The Lord immediately brought a verse to mind that helps me through likewise times of depression.
I just couldn't remember the chapter and verse, so He had me open directly to it and had me look at John 16:32 KJV. This is for you right now.

32Behold, the hour cometh, yea, is now come, that ye shall be scattered, every man to his own, and shall leave me alone: and yet I am not alone, because the Father is with me.

Even Jesus was left alone by His friends in time of greatest need.
However, He was not alone because why?
 
(Isaiah 43:18-19 NIV) God says:

“Forget the former things;
do not dwell on the past.
See, I am doing a new thing!
Now it springs up; do you not perceive it?
I am making a way in the wilderness
and streams in the wasteland.


(Isaiah 41:10 NIV) says:

So do not fear, for I am with you;
do not be dismayed (discouraged), for I am your God.
I will strengthen you and help you;
I will uphold you with my righteous right hand.
 
(Jeremiah 29:11 NIV):

For I know the plans I have for you,” declares the Lord,
“plans to prosper you and not to harm you, plans to give you hope and a future.
 
I Am Having to Start My Life Over at 48 Years Old.

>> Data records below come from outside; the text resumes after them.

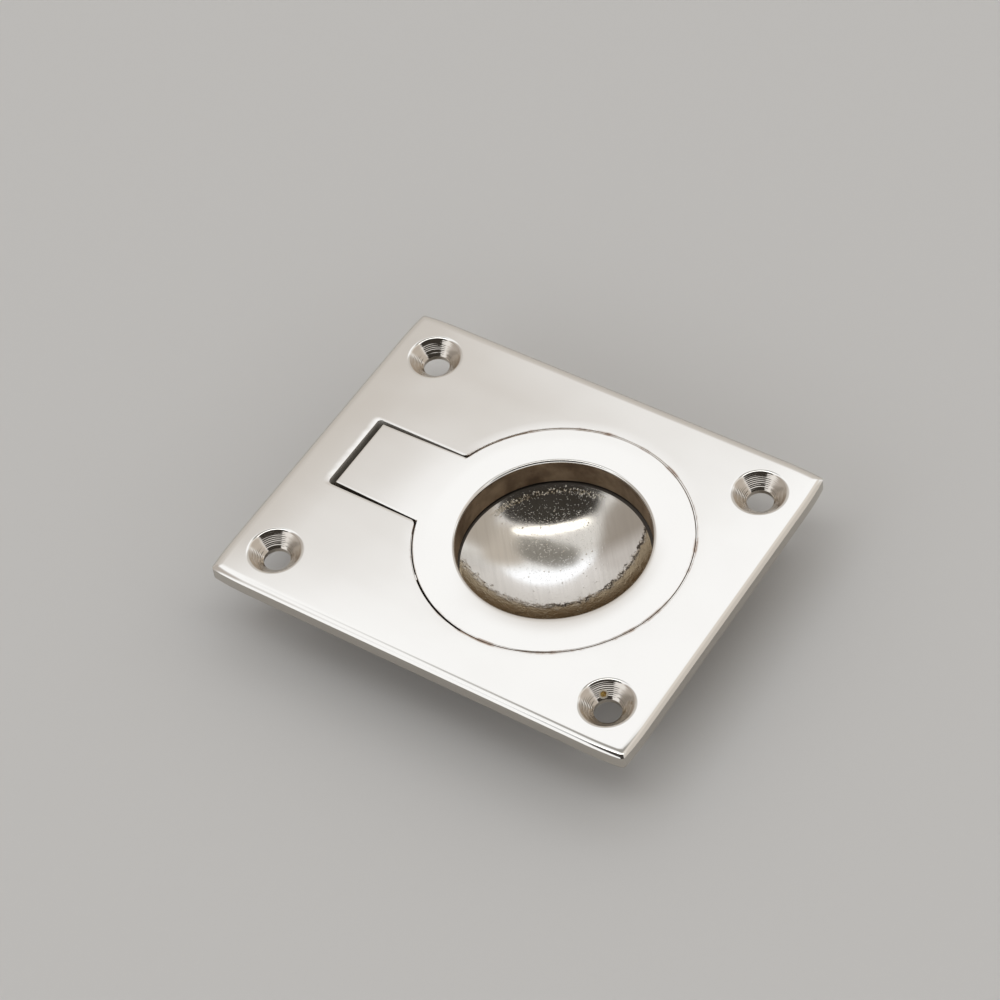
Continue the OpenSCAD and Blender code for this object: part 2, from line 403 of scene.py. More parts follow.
# dried polish sits on the pocket's wall just below its edge, and nearly closes the gap to the ring
def makeCrust():
    centreX = layout["ringX"]
    middle = (crust["lowZ"] + crust["highZ"]) / 2
    centre = (centreX, 0, middle)
    deep = crust["cutDepth"]
    strip = addCylinder(crust["outRadius"], crust["highZ"] - crust["lowZ"], centre, pocket["turns"])
    cutWith(strip, addCylinder(crust["inRadius"], deep, centre, pocket["turns"]))
    thinner = addCylinder(crust["thinRadius"], deep, centre, pocket["turns"])
    pick(thinner, "FACE", lambda at, normal: True)
    bpy.ops.mesh.bisect(plane_co=(crust["thinX"], 0, 0), plane_no=(1, 0, 0), clear_outer=True, use_fill=True)
    deselectAll()
    cutWith(strip, thinner)
    # it leaves the tab's neck free, and one stretch at the near side
    length = crust["neckLength"]
    cutWith(strip, addBox((crust["neckX"] - length / 2, 0, middle), (length, 2 * crust["neckHalf"], deep)))
    angle = crust["openAngle"]
    gapX = centreX + pocket["radius"] * math.cos(angle)
    gapY = pocket["radius"] * math.sin(angle)
    cutWith(strip, addBox((gapX, gapY, middle), (crust["openDepth"], crust["openWidth"], deep), angle))
    return strip


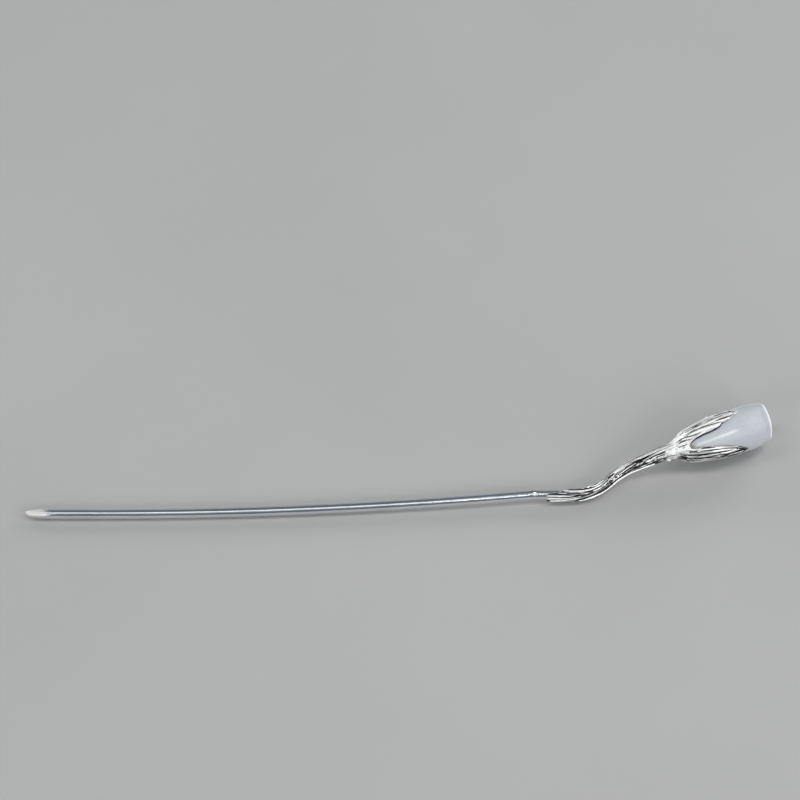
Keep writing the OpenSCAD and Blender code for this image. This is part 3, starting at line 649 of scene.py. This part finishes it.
def sepal(k):
    """A sepal in rows from the notches to its tip: its two sides, their darkness with painted shade, its
    wear with painted light, and its fibre.
    """
    s = np.linspace(NOTCH_S, TIP_S, SEPAL_ROWS + 1)[1:, None]
    u = np.linspace(-1, 1, SEPAL_COLS + 1)[None, :]
    low, high = edge_at(k, s, 1), edge_at(k, s, 2)
    way = low + (u + 1) / 2 * (high - low)
    depth = np.broadcast_to(s, way.shape)
    thick = np.interp(depth, SEPAL_THICK[:, 0], SEPAL_THICK[:, 1]) * (1 - 0.3 * u ** 4)
    bud = bud_radius(depth, way)
    reach = NOTCH_AT + depth - NOTCH_S
    outer = bud + BUD_GAP + thick
    relief, groove, shine = bark_relief(reach, way, outer)
    # Long ribs on the hidden side, which run into the tip
    rib = np.cos(2 * math.pi * (3.6 * u + 0.35 * line_noise(depth * 0.35 + 5 * k, 51)) + 1.7 * k)
    rib = rib * ease((depth - NOTCH_S) / 2.5) * (1 - shown_side(reach, way))
    relief = relief + 0.045 * rib
    # Painted shade in the creases between fibres, less where the metal is bright
    across = np.radians(high - low) * outer / SEPAL_COLS
    crease = creases(relief, np.maximum(across, 0.03))
    crease[:, [0, 1, -2, -1]] = 0
    groove = np.maximum(groove, crease * (1 - 0.9 * shine))
    # Painted shade in the troughs between the ribs
    groove = np.maximum(groove, 0.85 * ease((-rib - 0.62) / 0.3))
    # Rolled edges
    uneven = 0.75 + 0.25 * line_noise(depth * 1.3 + 9 * k, 52)
    rolled = np.exp(-((np.abs(u) - 0.86) / 0.055) ** 2) * uneven
    rolled = rolled * ease((depth - NOTCH_S + 0.3) / 0.5)
    relief = relief * (1 - rolled) + 0.33 * rolled
    groove = groove * (1 - rolled)
    if k == 0:
        # Dark line along the upper sepal's edge at the bud
        groove = np.maximum(groove, ease((u - 0.92) / 0.03) * ease((15 - depth) / 2))
    tone, middle, width = TIP_TONES[k]
    tip = tone * ease((depth - TIP_S + 1.1) / 0.6) * np.exp(-((u - middle) / width) ** 2)
    groove = np.maximum(groove, tip)
    # The edge of the sepal curls in a little, and its tip is thin
    share = np.clip(thick / 0.55, 0.45, 1)
    curl = 0.1 * ease((np.abs(u) - 0.93) / 0.07)
    join = CALYX[-1, 1] - bud_radius(NOTCH_S, 70.0) - BUD_GAP - SEPAL_THICK[0, 1]
    join = join * ease(1 - (depth - NOTCH_S) / 1.2)
    radius = outer + join - share * GROOVE_DEPTH + share * relief - curl
    radius = np.maximum(radius, bud + SCENE_GAP + SEPAL_MIN)
    # Painted shade on the inner side, set apart along the two edges
    first_shade, last_shade = EDGE_SHADES[k]
    inner = np.where(u < -0.97, first_shade, np.where(u > 0.97, last_shade, INNER_SHADE))
    straight = np.radians(np.broadcast_to(RING_START + 120 * k + 60 * (u + 1), way.shape))
    return (
        on_head(depth, radius, way),
        on_head(depth, bud + SCENE_GAP, way),
        groove,
        np.broadcast_to(inner, way.shape),
        shine,
        unrolled(reach, straight, CALYX[-1, 1]),
    )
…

I have been living in and am currently in Texas for the past 18 Years. I am originally from Georgia and most family is there. I Am Really Struggling with ruminating negative thoughts of my past and pain. Not being able to forgive myself for things. I take ALL of the blame for ALL Past Relationships. And I Cry Out to God Everyday for Help with ALL aspects of my life. I have Faith, However I still feel Depressed and Alone. I Know what the Scripture says. And I Still Feel Pain and Regret Constantly. I Need Jesus Every Second of Every Day...
"My God shall supply all your need", including restoration and hope.
 
I hit rock bottom in 2014 in Maine.

Moved there in 2005 from Florida so that my late second wife could be closer to her family. Total nightmare for me, isolated from my family 1500 miles away.

Her adult son caused me to be evicted from my apartment. Spent the last 6 months sleeping on a neighbor's couch for $60 a week. Wife died in a nursing home in 2014 from a pulmonary embolism. A week later I told her adult son (couldn't hold a job - alcoholic - pothead) that the game was over. A week after my wife died, I got on a bus with just my clothes in a duffle bag.

Previously, my car had broken down and was unrepairable. Left my stuff in a storage unit. Told my sister-in-law to take what she wanted as I was going to stop paying monthly on it. Resigned my position with my employer. Loss my two dogs. Her parents died also.

Brother-in-law, who I worked for 3 months cheated me out of my pay.

Miserable climate too.

I feel your pain brother because I have been where you now are. Been there, done that, bought the T-shirt.

On a positive note, I met my current wife on this site shortly after I joined in 2014. Beautiful spiritual woman for sure. Don't know what she saw in me because I had nothing really to offer except what was in my heart. I guess that was sufficient.

Currently living in Tennessee, have a nice car, completely remodeled home, two cats, and a loving wife to come home too after a hard day's work.

I will say a prayer for God to lift you out of the cage that you reside in. I know from experience that it is a cold dark place with depression creeping along the shadows. Not a place that you want to stay, and with the grace of God, you won't.